Researchers have identified a long-neglected enzyme which results in the production of methane (CH4), a greenhouse gas produced by organisms through natural processes.
Researchers of University of Washington School of Medicine have detected the role of iron-only nitrogenase enzyme in generating methane. Scientists found that the roughly 10 percent of nitrogen-fixing microorganisms contains genetic code for generation of the enzyme.
The enzyme was earlier known for the production of ammonia from nitrogen gas in microorganisms. The recent research has found that it is also responsible for the production of methane from carbon dioxide. The enzymes produced methane as a sideline by-product while ammonia remained the major product.

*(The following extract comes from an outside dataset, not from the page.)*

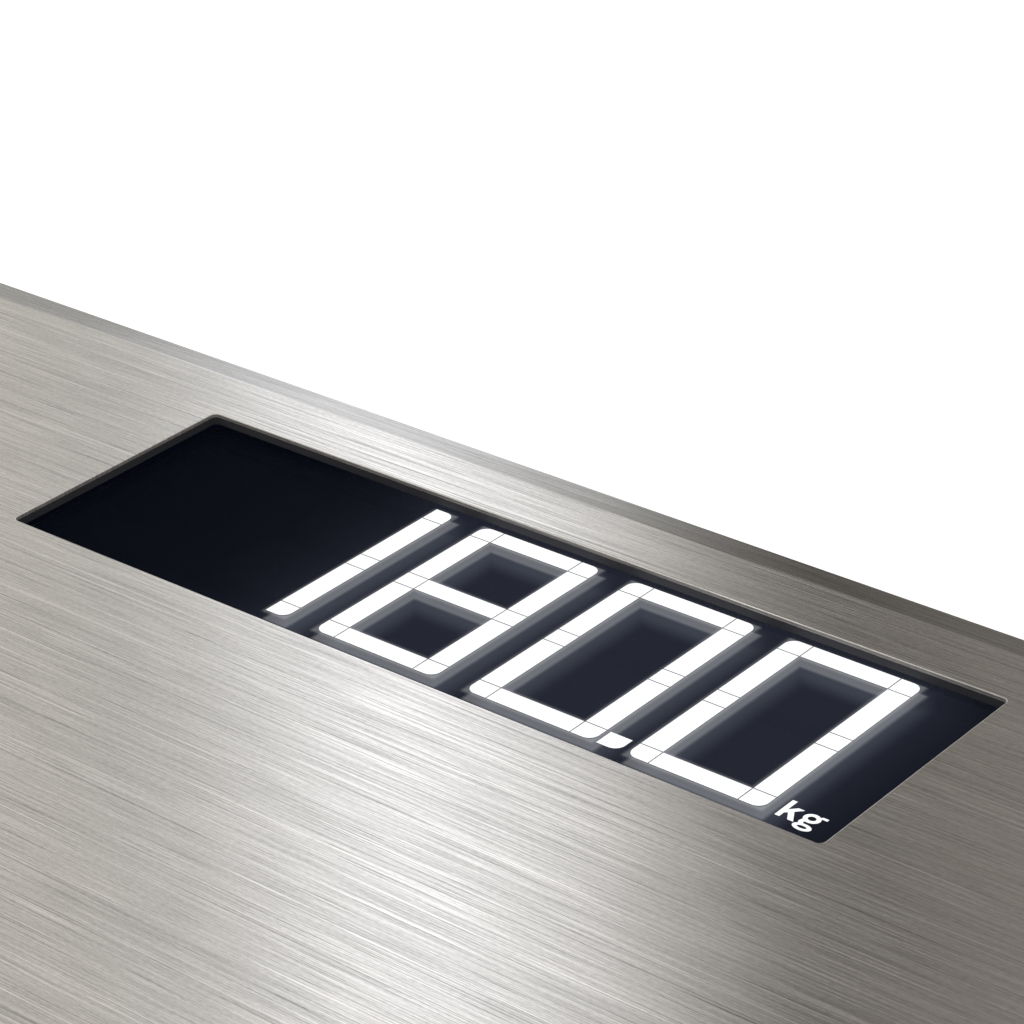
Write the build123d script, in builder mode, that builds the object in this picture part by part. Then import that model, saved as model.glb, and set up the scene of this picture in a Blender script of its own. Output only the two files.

Caroline Harwood, a senior author and the Gerald and Lyn Grinstein Professor of Microbiology at the University of Washington School of Medicine said, "Methane is a potent greenhouse gas. That is why it is important to account for all its sources."
A report published in journal Nature Microbiology states that methane released by fossil fuels and microbial activities accounts for about one billion tonnes per year. It is generally consumed by other microorganisms or forms a major share of greenhouse gases in Earth's upper atmosphere.
In another research, it was found that burning fossil fuels contributed to 17 teragrams (1teragram = 110,000 ton) of methane emission while wetlands or rice farming attributed to around 12 telegrams of the gas production. Earth's atmosphere accumulates around 25 teragrams of methane per year. However, methane emission from fires has decreased by four teragrams per year.
Single cell archea, commonly found in harsh environments, are the major methane generators. Scientists have detected complex chemical pathways in these organisms for metabolic activities to result in methane being synthesized.
Methane generation by microorganism has medical significance as they play a vital role in the interaction between microbial communities which inhabit humans and animals. Methane in the gut may result in digestion disorders in animals.
Yanning Zheng, the lead author of the study and a postdoctoral student in Microbiology in University of Washington School of Medicine said, "There is now recent evidence that iron-only nitrogenase is active in microbes more often and in more conditions than we had previously thought."
Researchers conducted tests on four nitrogen-fixing bacterial species having iron-only nitrogenase and found all of them to follow the same behavior. Researchers found that methane emitted by Rhodopseudomonas palustris and other microbes produced a tiny amount of methane which enabled methane-utilizing bacteria to grow in the same culture lab.
Researchers believe that similar microbial community interactions are present in marine sediments, soil and in microbiomes living in humans and animals. Microbes in guts of cattle result in the production of huge quantities of methane globally.